In contrast to this more traditional approach, in ELP, we focused largely on learning about the industry. Our first few classes consisted of learning the terminology of the entertainment industry—in order to be a lawyer in the business, you have to be able to talk like one, after all.
The practicum actually required a certain level of proficiency in industry lingo—not as a simple academic exercise, but because of the nature of our work: we were doing work that actual lawyers would be doing. In ELP that meant lots and lots of negotiating our client’s contracts with “other lawyers,” i.e. our classmates. Instead of reading 50 pages in a case book, we had to edit and comment on a form contract that we would ultimately send to opposing counsel.
As you might guess from the above statement, the class consisted mostly of negotiations between student teams representing opposing sides of a deal. This might sound strange at first—and it did to me—but once we got into it, I quickly realized the benefit of doing things this way.
In terms of structure, the course moved in two week increments, and over the course of two weeks we would typically do the following: First, we would receive our team and client assignments, then we would receive a form contract from which we would work. The form contracts we received were real contracts that had actually been used in real movie deals. It really puts things in context when the contract you’re using for your client has the names of celebrities like Angelina Jolie on it.
Next, we would get together with our teammates and go through the contract, changing provisions and adding things to make the contract as favorable for our clients as possible. We would then send this edited contract to the opposing team, and they would have a few days to review it; they would also send us a contract for a separate deal that we would also be negotiating—both sides had to send each other a contract regarding a different deal, so that everyone got a chance to advocate each “side” of the deal. We would then review the contract we received, and we would negotiate it in class the following week, with our professor chiming in to correct us or clarify practical points from time to time. Basically, we were doing exactly what a lawyer representing that person in the real world would be doing.
The class was set up so that you would always have to argue two opposing sides of a similar deal—you would represent the production company one day, but would then represent a director seeking to be hired by a different production company the next. It was set up this way so that we always had to formulate arguments for both sides of any given negotiation. This dual-representation scenario actually made it more challenging (and more rewarding). We regularly had to create counter-arguments to the same arguments that we would use in our other negotiations. However, this is also an essential skill needed in the industry. Being able to anticipate counter-arguments allows you to prepare for the other side’s reasons for why they should get more, and you should get less.

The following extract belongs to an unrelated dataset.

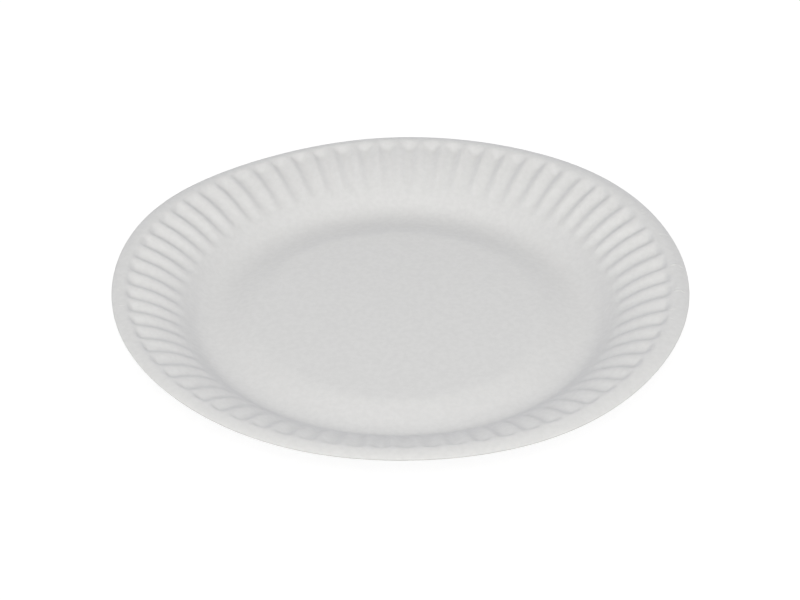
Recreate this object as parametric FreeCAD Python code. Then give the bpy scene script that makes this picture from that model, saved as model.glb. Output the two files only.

One of the big changes that accompanies this type of learning style is that you can’t simply argue a contract based on the contract alone. As with any argumentation, having supporting facts is essential to making a compelling argument. In ELP, if I wanted my actress to make $2 million instead of the $500 thousand that the other side is offering, I needed facts support why I’m asking for $2 million. This required research into similar actresses, similar movies, and similar circumstances. Thus, doing research into film budgets, actress salaries, and how the lives of any given celebrity will affect their success, was very important. Without this information, you could just say “My client deserves $2 million,” but it would not mean much.
Looking at contracts that have really been used in the industry, tweaking them for your client’s interests, and arguing them, is exactly what you would be doing as an attorney working on movie deals. I think the most valuable thing I learned in this practicum was how to think like an entertainment lawyer. Yes, I learned a lot about the industry, and I learned how to speak the language (which makes a huge difference). But most importantly for me, I was regularly in a position where I had to think of creative ways to maximize the benefit to our client, even in situations where I had little leverage. I had to think practically about my clients’ situations: If my client was an actress, what would she want instead of just money? Do accommodations matter? How about traveling with her family? There are lots of ways to “sweeten the deal” for your client that require a little out-of-the-box thinking. Lots of people tell you that you go to law school to learn how to think, but it’s still a far cry from what really helps when you’re talking about actually practicing—learning how to create value for clients in every way possible and how to resolve their problems so that deals can go through. This practicum did a great job of teaching me how to do this, and I know this skill will translate well to any kind of transactional work I might do.
ELP has been one of my most rewarding experiences in law school, mainly because it really embodies the spirit behind our 3L program. A traditional law school class would teach you legal consequences and some law, but it would not teach you how to actually be a lawyer who represents someone in the Entertainment industry. I’m not going to learn how to negotiate on behalf of my client by reading three cases about breach of contract by an actress. Learning that is great for academic exercises, but in the real world you have to be able to do what your client needs you to do: represent their interests in negotiations with the other party.
Here are Michael’s thoughts:
Imagine — instead of going to class 2–3 days a week and listening to a professor lead you through one case and then another and another for an hour and a half — getting a profile for the production company that you represent and another for a director you want to hire. From there you have two weeks to negotiate for the provisions you decide are worth pursuing. At this point, all the choices are yours to make. Basing your decisions on research, you may decide to offer a high front-end salary with few incentives. If the picture does well, then the director gets little from the success, but if it does poorly, then you already paid out a higher fee. Or you may attempt to negotiate a lower salary with large incentives based on success. In this case, if the movie does well, the director may get a larger cut. You may try to get the director to work exclusively or allow him to work on other projects simultaneously. You may get the production company more control in the editing of the picture or discuss how much credit the individual will get for his work on your project.
While our professor gave learning points during and after the negotiations, and additionally made himself available for questions at all times, the sort of choices described above were ours. As you might guess, this practicum was unusually enlightening, while at the same time being entertaining. I learned a lot about the movie industry that changed the way I watch movies. Now, I find myself always thinking about what went into their production.